Specialist in Issues of Midlife & Older Adults

Talk Therapy and Dementia

Remember the personI have been focused on working, as a therapist and gerontologist, with older adults and adult children of aging parents for over 12 years now. During this time, many different kinds of people and situations have presented themselves. Many unique situations have emerged as well as many commonalities as people first encounter and then work through the familiar landmarks inherent in the territory of older age.

A topic has recently come up in conversations with colleagues and I’ve been asked to write a little about it. That is the topic of doing talk therapy with people who have Alzheimer’s or other dementias – something which I believe can be a big benefit to many of these individuals.

In my experience, people with early stage Alzheimer’s or even early middle stage have benefited from talk therapy. The first ingredient in successful therapy with this group is, like with most therapy patients but even more so, is trust. I have found that people who may be cognitively challenged have other senses which are heightened, including their intuition and discernment of an inauthentic person, someone disrespectful or rushed.

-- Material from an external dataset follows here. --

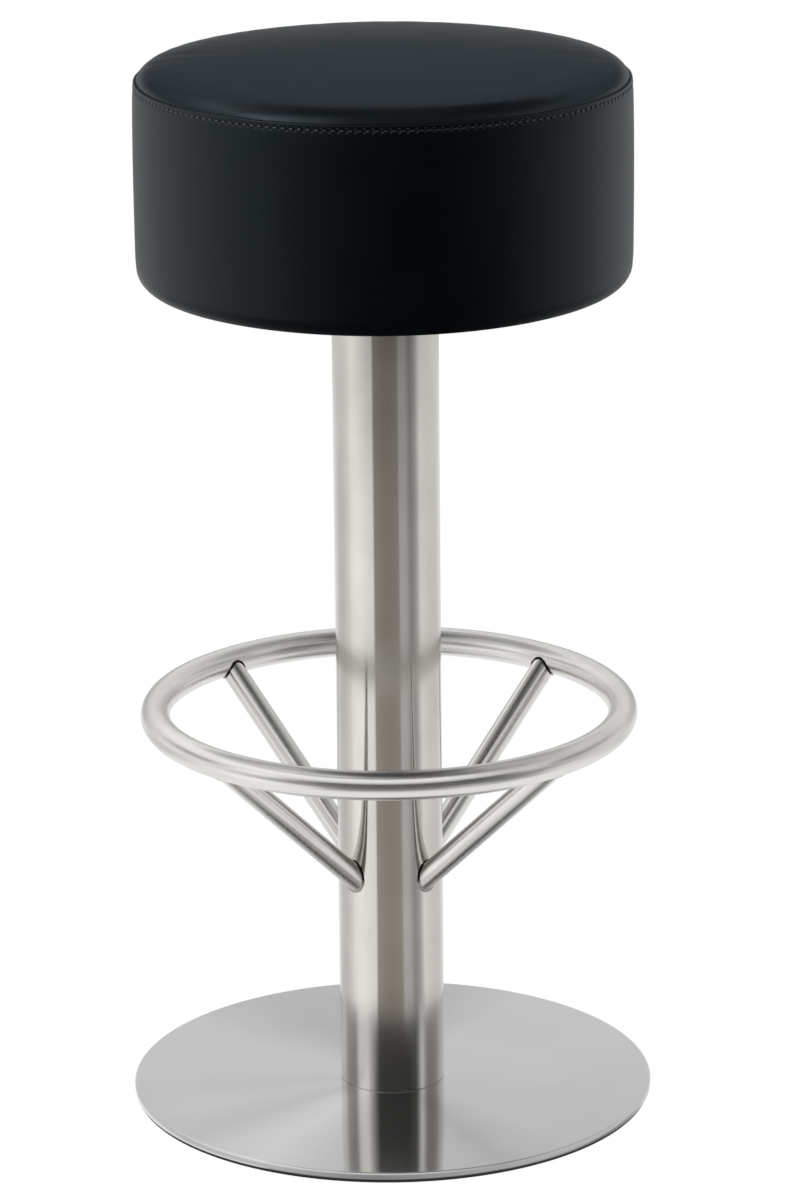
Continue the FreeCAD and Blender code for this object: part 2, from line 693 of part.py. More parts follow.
def seat_deck():
    body = new_body("seat_deck", f"{DECK_TOP} - deck_thickness")
    sketch = new_sketch(body, "seat_deck_circle", "XY_Plane")
    circles(sketch, [BOARD_RADIUS])
    pad = body.newObject("PartDesign::Pad", "seat_deck_pad")
    pad.Profile = sketch
    drive(pad, "Length", "deck_thickness")
    body.Tip = pad
    doc.recompute()
    return body


def side_radius(height, inset):
    """Radius of the seat's upper side at a height, moved inwards by an inset."""
    bow = f"({UPPER_SIDE_ROUND} - {inset})"
    return f"seat_radius - {inset} - {bow} + sqrt({bow} ^ 2 - (({height}) - seat_waist_height) ^ 2)"


def side_wadding():
    """Padding wrapped round the wooden drum, up to the deck."""
    inset = "(leather_thickness + soft_gap)"
    top = f"{DECK_TOP} - ({SEAT_UNDER})"
    inside = f"{BOARD_RADIUS} + soft_gap"
    return turned("side_wadding", SEAT_UNDER, [
        (inside, "lower_edge_radius"),
        (f"{LOWER_RADIUS} - {inset}", "lower_edge_radius"),
        (f"seat_radius - {inset}", "seat_waist_height"),
        (side_radius(top, inset), top),
        (inside, top),
    ], {1: (f"{LOWER_SIDE_ROUND} - {inset}", "right"), 2: (f"{UPPER_SIDE_ROUND} - {inset}", "right")})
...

I have come to believe that as in the case of people whose eyesight may be failing, and their hearing becomes more acute to compensate, so it is with people whose cognitive capacity may be declining. Their other senses become greater in order to compensate. As a general rule, in my experience working with early and middle stage Alzheimer’s patients, their ability to sense the environment, the “vibes” if you will is acute. They know when they are being treated disrespectfully or cruelly, i.e. in a demeaning fashion. Conversely, if you are genuine and caring and kind with them, they are forgiving and oh so grateful to be treated as a valued human being.

So often they are not treated as such. They are spoken over, or spoken around or ignored or infantilized or neglected. I have come in to their homes, invited by family members because the person was depressed. And when we begin to get to know each other, and I talk with them about their current situation and their past and their memories, using photographs or music or other “prompts”, I find their gratitude and increased self-worth palpable. I also find that they make good use of their intact long term memories, working on issues from childhood and young/middle adulthood that have haunted them, even if no longer consciously. Their depression may have simply been sadness.

For example, one woman I saw for two years had been in therapy as a young mother. So she was quite comfortable with the therapeutic setting. In therapy, she worked on some early traumas and experienced healing. The memories no longer elicited reactions of wincing and pain. We were able to diffuse them through recall and loving attention to them without judgment but with understanding and compassion. She had one memory of having to had to hide that she was Jewish when her father took a new job away from their beloved and closeknit NYC neighborhood. She was afraid that if she said anything that revealed her Jewishness he would lose his job which was undoubtedly true. That was a lot of pressure on a young girl! She also remembered, after we had worked together for a while, the shame of bed-wetting into teen years and how she had been demeaned and belittled by her mother about that.

This woman experienced healing through loving attention as she explored some painful memories. In her short term memory, as it declined, she did not remember everything we talked about from week to week. Her adult children joked that they should tell her she went to therapy and not really take her, she wouldn’t know the difference they said. But I knew that what she was experiencing in therapy was contributing to very real increased peace of mind for her, whether she recalled it consciously or not. I felt that subconsciously some pain, shame and sorrow eased.

I won’t take time here to go and find research studies to back up my in-the-field experiences. You can do that by searching for “talk therapy and dementia”.

I do believe, however, in the benefits that can be found in doing loving talk therapy with skilled, trained and experienced competent therapists. Please do not count dementia patients out for respectful treatment and gentle exploration of life review memories. This is what Eric and Joan Ericson said is our developmental task in older age: integrity vs despair. Integrity means to become whole, to look at the integral parts of our lives, using all of our senses. This can be done with Alzheimer’s patients. And they can be helped to expand their integrity and thus decrease their despair. And perhaps take less medications for depression! I have seen this with several of my older adult patients over the years. In fact, they are some of my favorite people and I consider them my teachers.